In their compelling book, The Last Week: What the Gospels Really Teach About Jesus’ Last Days in Jerusalem, Borg and Crossan also tell us that there were actually two processions entering Jerusalem on that original Palm Sunday. As Jesus rode in on the donkey from the east, the Roman governor of Judea (Pontius Pilate, whom we already know we’ll see again on Good Friday) rode into Jerusalem with a battalion of soldiers as he did every year during Passover, an annual Jewish festival that dramatically increased the population of Jerusalem to many times its normal size.

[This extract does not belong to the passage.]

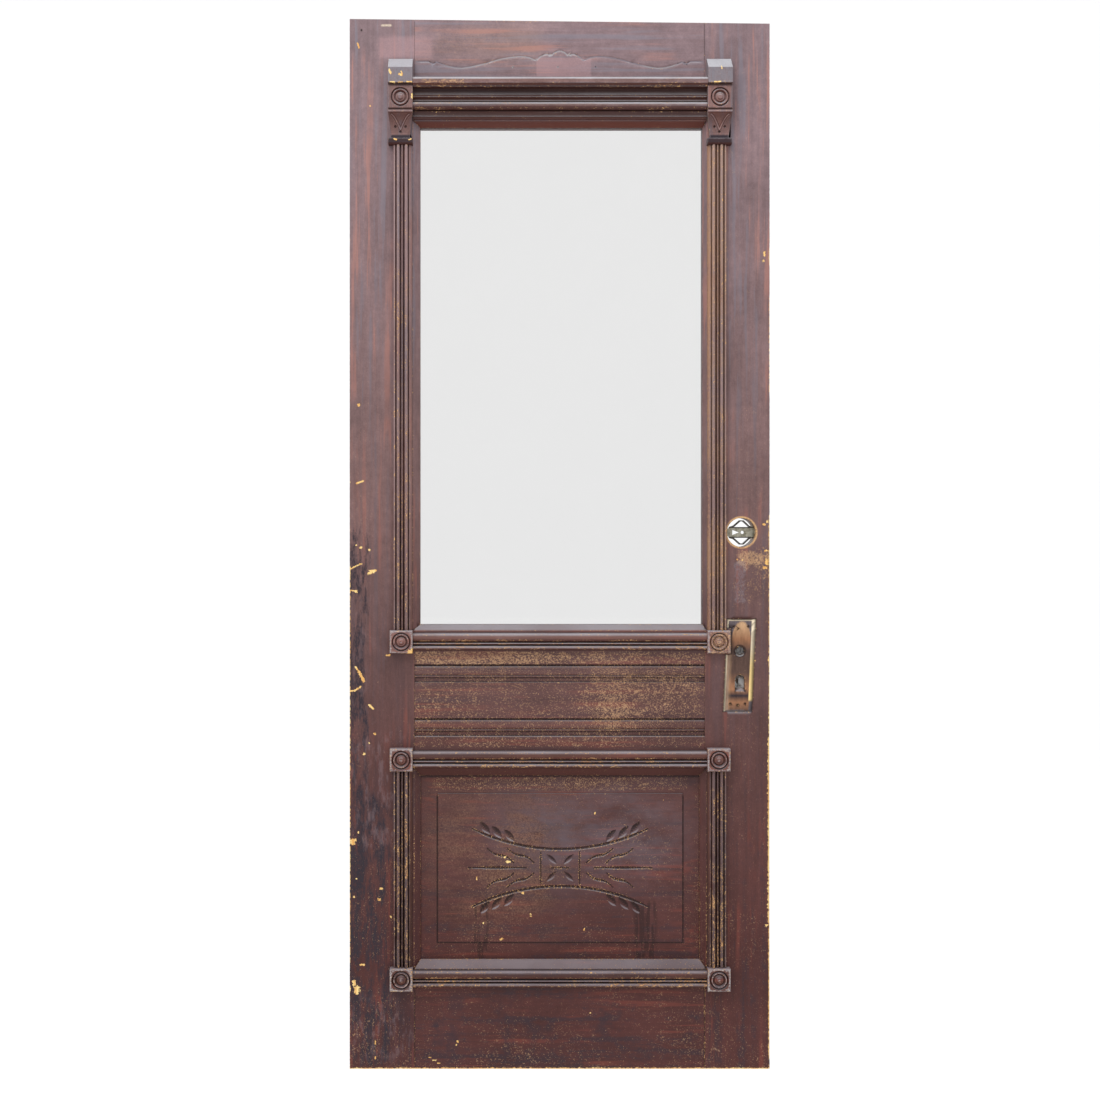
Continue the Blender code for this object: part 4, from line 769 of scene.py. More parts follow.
def console_line():
    """Side view of a console as (height above its foot, depth)."""
    parts, depths = CONSOLE_PARTS, CONSOLE_DEPTHS
    splay = 0.003
    b = parts["abacus"]
    points = [(0.0, depths["abacus"] - splay), (splay, depths["abacus"]), (b, depths["abacus"]),
              (b, depths["neck"])]
    b += parts["neck"]
    points += [(b + parts["bracket"] * i / 24, bracket_depth(i / 24)) for i in range(25)]
    b += parts["bracket"]
    for part in ("astragal", "quirk", "block", "quirk", "cap"):
        points += [(b, depths[part]), (b + parts[part], depths[part])]
        b += parts[part]
    points += [(b + parts["slope"] - 0.0015, depths["top"] + 0.003), (b + parts["slope"], depths["top"])]
    return points


def near_line(point, line):
    """Distance from a flat point to a line of points."""
    best = 1.0
    for a, b in zip(line, line[1:]):
        run = (b[0] - a[0], b[1] - a[1])
        length = run[0] ** 2 + run[1] ** 2
        t = held(((point[0] - a[0]) * run[0] + (point[1] - a[1]) * run[1]) / length, 0.0, 1.0)
        best = min(best, math.hypot(point[0] - a[0] - run[0] * t, point[1] - a[1] - run[1] * t))
    return best


CONSOLE_CHIPS = (
    (389.6, 73.8, 391.0, 77.4, 1.1), (399.4, 78.2, 402.2, 79.4, 1.1), (401.4, 75.8, 402.4, 78.0, 0.7),
    (390.6, 86.0, 395.0, 86.2, 0.6), (398.4, 86.4, 403.0, 86.2, 0.4), (407.0, 86.0, 411.6, 85.8, 0.7),
    (412.0, 97.0, 412.2, 101.0, 0.9), (394.2, 141.0, 396.4, 141.6, 0.8), (408.4, 142.0, 411.0, 141.4, 0.6),
    (702.0, 86.2, 705.0, 86.2, 0.6), (712.0, 86.0, 718.0, 85.8, 0.7), (719.0, 70.0, 719.2, 73.0, 0.6),
)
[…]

Pilate’s timing was deliberate. It was a show of his power, wealth, and glory — a display of imperial majesty that was, above all, designed to remind the Jewish pilgrims that Rome was in charge. It was the height of the PAX Romana, a  peace bullied by power, and with it came a distortion of religion, where religion was co-opted by the dictates of Roman imperial occupation.

Borg and Crossan’s description of Pontius Pilate’s imperial procession sets the stage perfectly:  “A visual panoply of imperial power: cavalry on horses, foot soldiers, leather armor, helmets, weapons, banners, golden eagles mounted on poles, sun glinting on metal and gold. Sounds: the marching of feet, the creaking of leather, the clinking of bridles, the beating of drums. The swirling of dust. The eyes of the silent onlookers, some curious, some awed, some resentful.”

It’s important to remember here that according to Roman imperial belief, the emperor was not simply the ruler of Rome but also the Son of God. Crossan notes that Jesus, who could have entered Jerusalem any number of ways, deliberately rode in on “the most unthreatening, most un-military mount imaginable: a female nursing donkey with her little colt trotting along beside her.”  This choice of mount, Crossan says, was Jesus drawing on the prophetic symbolism of Zechariah, that the king who rode “on a colt, the foal of a donkey” would be the nonviolent king who’d “command peace to the nations.”

So here we have pomp and circumstance on the west side, and Jesus and his followers entering from the east in a show of deliberate mockery that leaned into Jesus’ vulnerable show of nonviolent rebellion. This procession of the ridiculous was a ragtag bunch of followers that included tax collectors, fishermen, and farmers, all of whom had been touched and healed by the true Son of God.

Jesus came into Jerusalem that day as a moving display of quiet, non-violent, non-revolutionary power. In sharp contrast to Pilate’s braggadocios chest thumping, Jesus modeled leadership of a new and strange kind of kingdom that put the last first, the first last, and where the meek — not the powerful — inherit the earth. This would be a kingdom that belongs to its peacemakers.

So this year, let’s not consider Palm Sunday as just the starting line in the Holy Week rush to Easter Sunday. Let’s not overlook the critical significance of Jesus’ deliberate and symbolic action. Let’s take a moment to consider that rather than being just a big, spontaneous welcome party by the Jews of Jerusalem, the Palm Sunday Parade carried overt political significance as a deeply subversive act directed against not only the well-established Roman oppression, but also the religious leaders and temple authorities who were complicit with it. Jesus’ entry into Jerusalem that day was, therefore, much less of a party and much more of a quiet, utterly fearless, unshakable display of a gentle but fierce and courageous commitment to the kingdom of God.

When we begin to view Palm Sunday in this light, we find something radical, incendiary, and dangerous that sets the stage for the Holy Week story of this unfolding confrontation. Jesus rode into town to confront the domination of the poor and marginalized, the top-heavy political oppression, the economic exploitation, and the system of taxation and laws set up to oppress the poor and satisfy the cravings of the rich. Jesus rode into town to confront the religious authorities who used their religious language and practice to legitimize and justify their unjust systems. Each year the Palm Sunday story of Jesus’ counter-procession provides us with an alternative vision of the world. And each year it’s up to us to see it and choose. In which parade will you march?